Mosse was an extremely engaging lecturer and popular professor, beginning with his first post at the University of Iowa, where he began teaching in 1944. In 1955 he moved to the University of Wisconsin at Madison, where he pioneered the teaching of European intellectual and cultural history, and where his lectures were broadcast to the public over Wisconsin Public Radio's "College of the Air" series.

Mosse's growing interest in the modern period gave birth first to another widely used survey, The Culture of Western Europe (1961), and then to perhaps his most significant work, The Crisis of German Ideology: The Intellectual Origins of the Third Reich (1964). At a time when most historians were still interpreting Nazi ideology as a tool for the manipulation of the masses, Mosse showed not only that Nazi ideas were actually believed by the Nazis and formed a motive for their action, but that those ideas had substantial cultural and institutional roots in modern Germany. The book was also pioneering in its exploration of "subintellectual history," of doctrines and stereotypes that were influential despite their irrationality and crudity. The book also contained the seeds of several subsequent works, including Nazi Culture (1966) and Toward the Final Solution: A History of European Racism (1977). Mosse maintained that liberal, rationalist historians tended to underrate the role of myth, symbols, and the aesthetic element of political mobilization, especially, but not exclusively, in fascism. He explored this theme most consistently in The Nationalization of the Masses: Political Symbolism and Mass Movements in Germany from the Napoleonic Wars through the Third Reich (1977), and in his collection, Masses and Man: Nationalist and Fascist Perceptions of Reality (1980).

As he turned his attention to the history of modern Germany, Mosse also developed an interest in the cultural history of German Jewry, which he explored in a series of essays and in German Jews Beyond Judaism (1985).
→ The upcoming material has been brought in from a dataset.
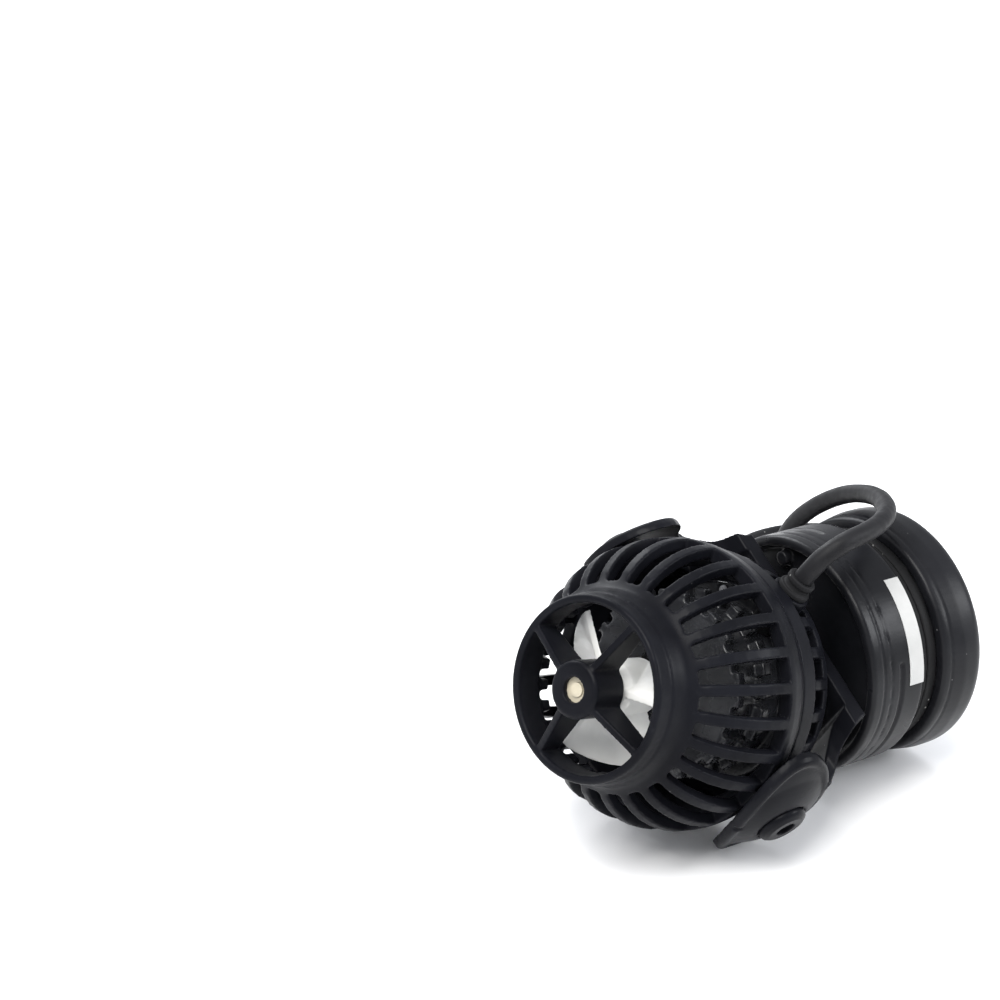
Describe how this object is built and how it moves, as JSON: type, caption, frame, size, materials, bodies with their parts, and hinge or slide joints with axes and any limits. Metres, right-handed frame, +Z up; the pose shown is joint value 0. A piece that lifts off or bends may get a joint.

Beginning in 1960, he served as visiting professor at the Hebrew University in Jerusalem, where he held the Richard Koebner Chair for German History from 1979 until 1986. He played a role in the creation of a Jewish Studies Program at Madison and in 1982 became Bascom-Weinstein Professor of Jewish Studies there. He also held visiting professorships in Cambridge, Amsterdam, Munich, Paris, and at Cornell University.

In his third (or fourth) incarnation, Mosse pursued his interests in symbols and stereotypes and their links with nationalism in a series of studies focused on sexuality and masculinity, including Nationalism and Sexuality (1985) and The Image of Man: The Creation of Modern Masculinity (1996). During the last decades of his life, he also encouraged the development of gay historiography.

In addition to his prodigious record of teaching and publication, Mosse, together with Walter Laqueur, founded the Journal of Contemporary History in 1966, which he continued to co-edit until his passing. Mosse and Laqueur also edited a series of thematic volumes that grew out of the journal.

Mosse was a mentor to men and women of remarkable national, political, and cultural diversity. In each case, he encouraged them to adopt a critical distance toward their own positions, and by his example he demonstrated the virtues of open-mindedness and tolerance. Though accomplished, he was utterly lacking in pretension, and he was able to combine humor with a concern for the most weighty of historical subjects.

A Festschrift, Political Symbolism in Modern Europe, edited by Seymour Drescher, David Sabean, and Allan Sharlin, was published in 1982. In 1986, on the occasion of his retirement from the Koebner Chair, a booklet of essays about him, including a bibliography of his writings to that date, was published by the Hebrew University in Jerusalem. A book of interviews with Mosse, entitled "Ich bleibe Emigrant" appeared in Germany in 1991, and a memoir that he completed just before his death is slated for publication by the University of Wisconsin Press.